OBJECTIVE
Present the following data again exactly as it is shown.

DATA TO USE
"""

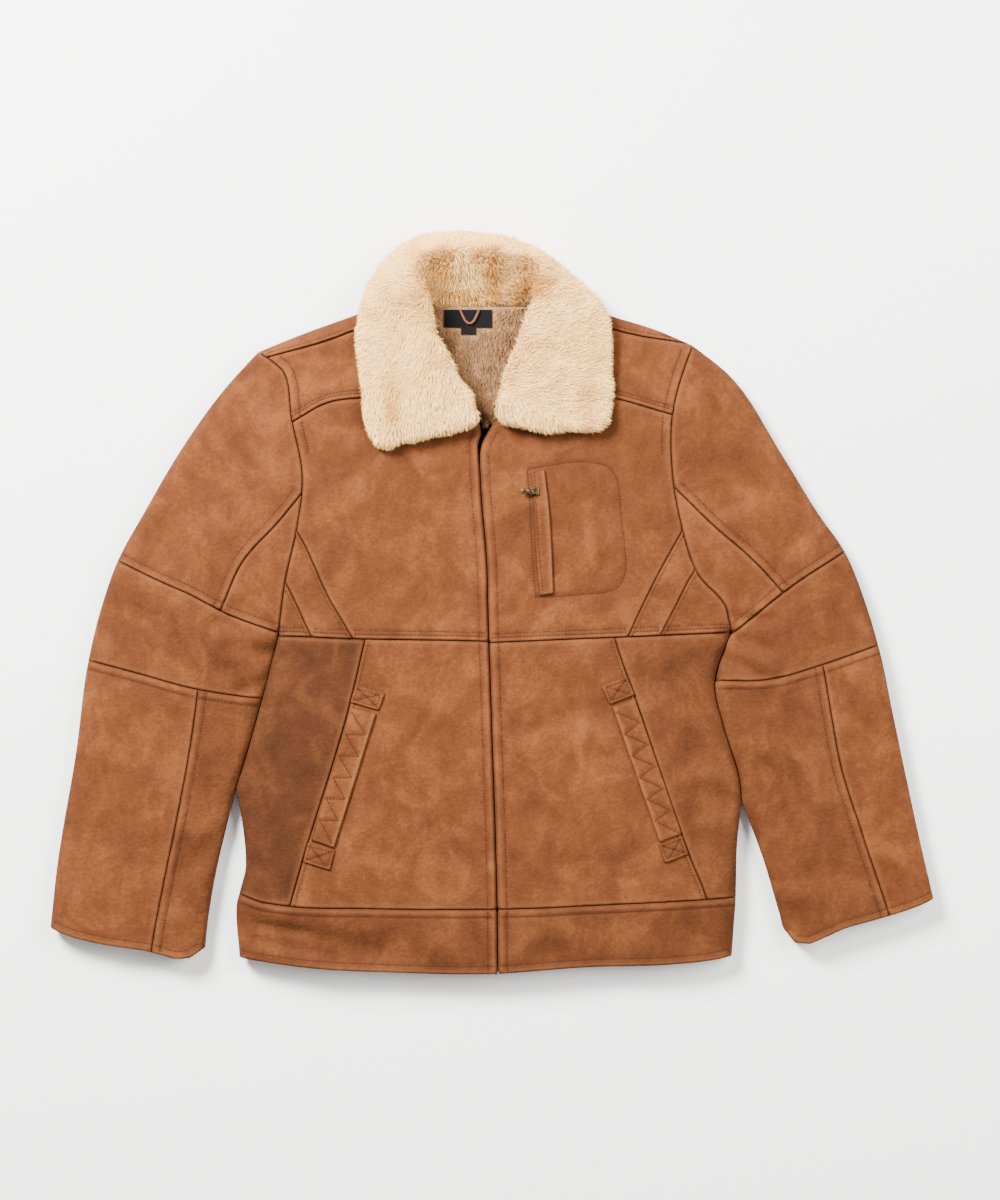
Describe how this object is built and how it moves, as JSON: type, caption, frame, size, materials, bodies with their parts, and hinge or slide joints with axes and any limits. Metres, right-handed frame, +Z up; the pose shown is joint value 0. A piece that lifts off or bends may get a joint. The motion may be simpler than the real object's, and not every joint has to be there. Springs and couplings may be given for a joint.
{
  "type": "shearling jacket",
  "caption": "Suede shearling jacket with a wide fur collar, zipped up and laid flat on its back, with welt pockets and panelled sleeves.",
  "frame": {"origin": "on the surface that the jacket lies on, below the middle of its box", "axes": "+X to the wearer's left, +Y from the hem to the collar, +Z up from the surface"},
  "size_m": [0.9553, 0.8043, 0.0597],
  "materials": {
    "suede": "napped suede, matt",
    "trim_suede": "napped suede, stitched",
    "fur": "dense cream pile",
    "pile": "short taupe pile",
    "zip_metal": "darkened brass",
    "zip_tape": "woven tape",
    "thread": "twisted sewing thread",
    "label": "woven, bare",
    "loop_leather": "smooth tan leather"
  },
  "bodies": {
    "jacket": {"back_hem_band": "suede", "back_left": "suede", "back_right": "suede", "chest_pocket_welt": "trim_suede", "chest_zip_slider": "zip_metal", "collar": "fur", "front_chest_left": "suede", "front_chest_right": "suede", "front_chest_strip_left": "suede", "front_chest_strip_right": "suede", "front_hem_band_left": "suede", "front_hem_band_right": "suede", "front_lower_front_left": "suede", "front_lower_front_right": "suede", "front_lower_side_left": "suede", "front_lower_side_right": "suede", "front_underarm_left": "suede", "front_underarm_right": "suede", "front_yoke_left": "suede", "front_yoke_right": "suede", "front_zip_chain": "zip_metal", "front_zip_slider": "zip_metal", "front_zip_tape": "zip_tape", "hanger_loop": "loop_leather", "neck_label": "label", "pocket_tab_lower_left": "trim_suede", "pocket_tab_lower_right": "trim_suede", "pocket_tab_upper_left": "trim_suede", "pocket_tab_upper_right": "trim_suede", "pocket_welt_left": "trim_suede", "pocket_welt_right": "trim_suede", "size_tag": "label", "sleeve_back_elbow_left": "suede", "sleeve_back_elbow_right": "suede", "sleeve_back_forearm_left": "suede", "sleeve_back_forearm_right": "suede", "sleeve_back_upper_left": "suede", "sleeve_back_upper_right": "suede", "sleeve_elbow_left": "suede", "sleeve_elbow_right": "suede", "sleeve_forearm_outer_left": "suede", "sleeve_forearm_outer_right": "suede", "sleeve_forearm_under_left": "suede", "sleeve_forearm_under_right": "suede", "sleeve_upper_outer_left": "suede", "sleeve_upper_outer_right": "suede", "sleeve_upper_under_left": "suede", "sleeve_upper_under_right": "suede"},
    "pull_tab": {"chest_zip_pull": "zip_metal"}
  },
  "joints": [
    {"name": "pull_tab_hinge", "type": "hinge", "parent": "jacket", "child": "pull_tab", "pos_m": [0.0446, 0.118, 0.0356], "axis": [0, 1, 0], "range_deg": [0, 90]}
  ]
}
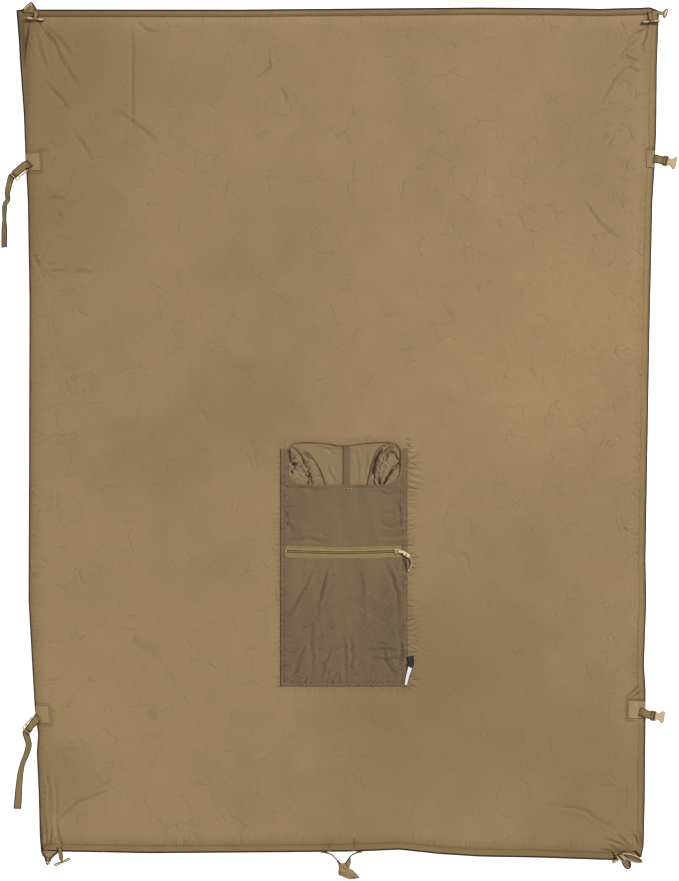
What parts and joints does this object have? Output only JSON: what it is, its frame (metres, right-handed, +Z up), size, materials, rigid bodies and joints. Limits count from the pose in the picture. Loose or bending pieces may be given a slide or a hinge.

"""

FULL SOLUTION
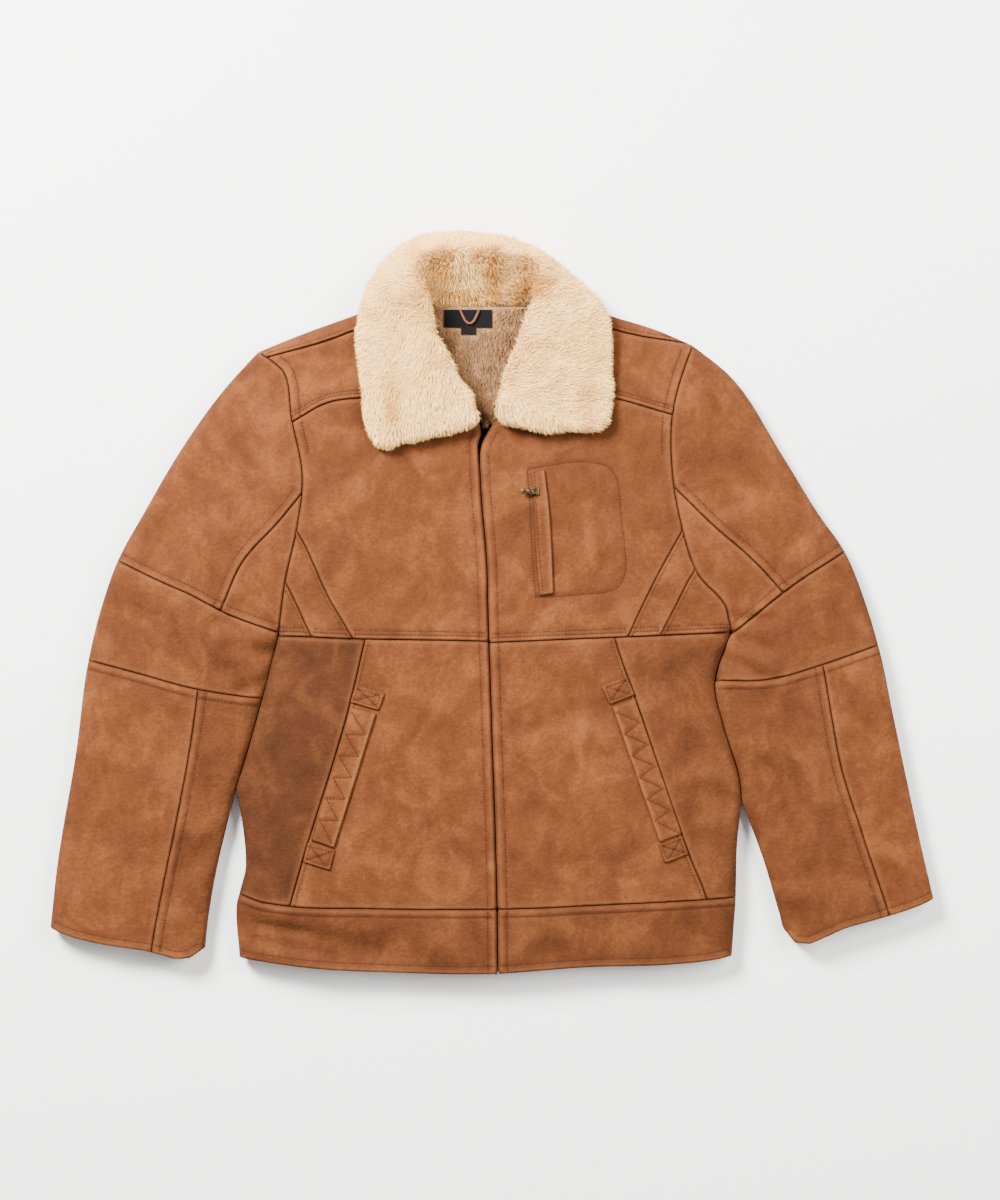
Describe how this object is built and how it moves, as JSON: type, caption, frame, size, materials, bodies with their parts, and hinge or slide joints with axes and any limits. Metres, right-handed frame, +Z up; the pose shown is joint value 0. A piece that lifts off or bends may get a joint. The motion may be simpler than the real object's, and not every joint has to be there. Springs and couplings may be given for a joint.
{
  "type": "shearling jacket",
  "caption": "Suede shearling jacket with a wide fur collar, zipped up and laid flat on its back, with welt pockets and panelled sleeves.",
  "frame": {"origin": "on the surface that the jacket lies on, below the middle of its box", "axes": "+X to the wearer's left, +Y from the hem to the collar, +Z up from the surface"},
  "size_m": [0.9553, 0.8043, 0.0597],
  "materials": {
    "suede": "napped suede, matt",
    "trim_suede": "napped suede, stitched",
    "fur": "dense cream pile",
    "pile": "short taupe pile",
    "zip_metal": "darkened brass",
    "zip_tape": "woven tape",
    "thread": "twisted sewing thread",
    "label": "woven, bare",
    "loop_leather": "smooth tan leather"
  },
  "bodies": {
    "jacket": {"back_hem_band": "suede", "back_left": "suede", "back_right": "suede", "chest_pocket_welt": "trim_suede", "chest_zip_slider": "zip_metal", "collar": "fur", "front_chest_left": "suede", "front_chest_right": "suede", "front_chest_strip_left": "suede", "front_chest_strip_right": "suede", "front_hem_band_left": "suede", "front_hem_band_right": "suede", "front_lower_front_left": "suede", "front_lower_front_right": "suede", "front_lower_side_left": "suede", "front_lower_side_right": "suede", "front_underarm_left": "suede", "front_underarm_right": "suede", "front_yoke_left": "suede", "front_yoke_right": "suede", "front_zip_chain": "zip_metal", "front_zip_slider": "zip_metal", "front_zip_tape": "zip_tape", "hanger_loop": "loop_leather", "neck_label": "label", "pocket_tab_lower_left": "trim_suede", "pocket_tab_lower_right": "trim_suede", "pocket_tab_upper_left": "trim_suede", "pocket_tab_upper_right": "trim_suede", "pocket_welt_left": "trim_suede", "pocket_welt_right": "trim_suede", "size_tag": "label", "sleeve_back_elbow_left": "suede", "sleeve_back_elbow_right": "suede", "sleeve_back_forearm_left": "suede", "sleeve_back_forearm_right": "suede", "sleeve_back_upper_left": "suede", "sleeve_back_upper_right": "suede", "sleeve_elbow_left": "suede", "sleeve_elbow_right": "suede", "sleeve_forearm_outer_left": "suede", "sleeve_forearm_outer_right": "suede", "sleeve_forearm_under_left": "suede", "sleeve_forearm_under_right": "suede", "sleeve_upper_outer_left": "suede", "sleeve_upper_outer_right": "suede", "sleeve_upper_under_left": "suede", "sleeve_upper_under_right": "suede"},
    "pull_tab": {"chest_zip_pull": "zip_metal"}
  },
  "joints": [
    {"name": "pull_tab_hinge", "type": "hinge", "parent": "jacket", "child": "pull_tab", "pos_m": [0.0446, 0.118, 0.0356], "axis": [0, 1, 0], "range_deg": [0, 90]}
  ]
}
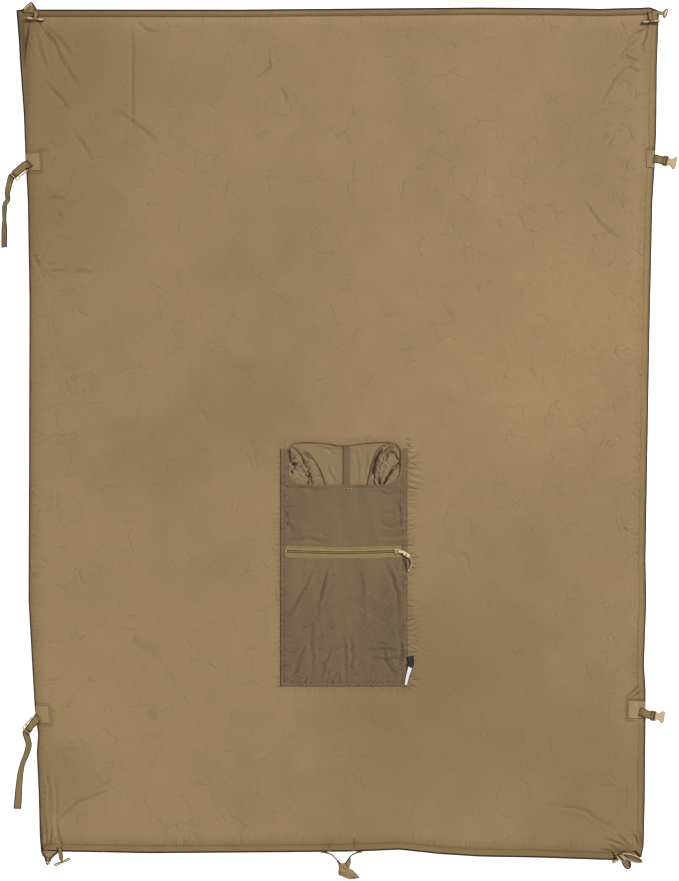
What parts and joints does this object have? Output only JSON: what it is, its frame (metres, right-handed, +Z up), size, materials, rigid bodies and joints. Limits count from the pose in the picture. Loose or bending pieces may be given a slide or a hinge.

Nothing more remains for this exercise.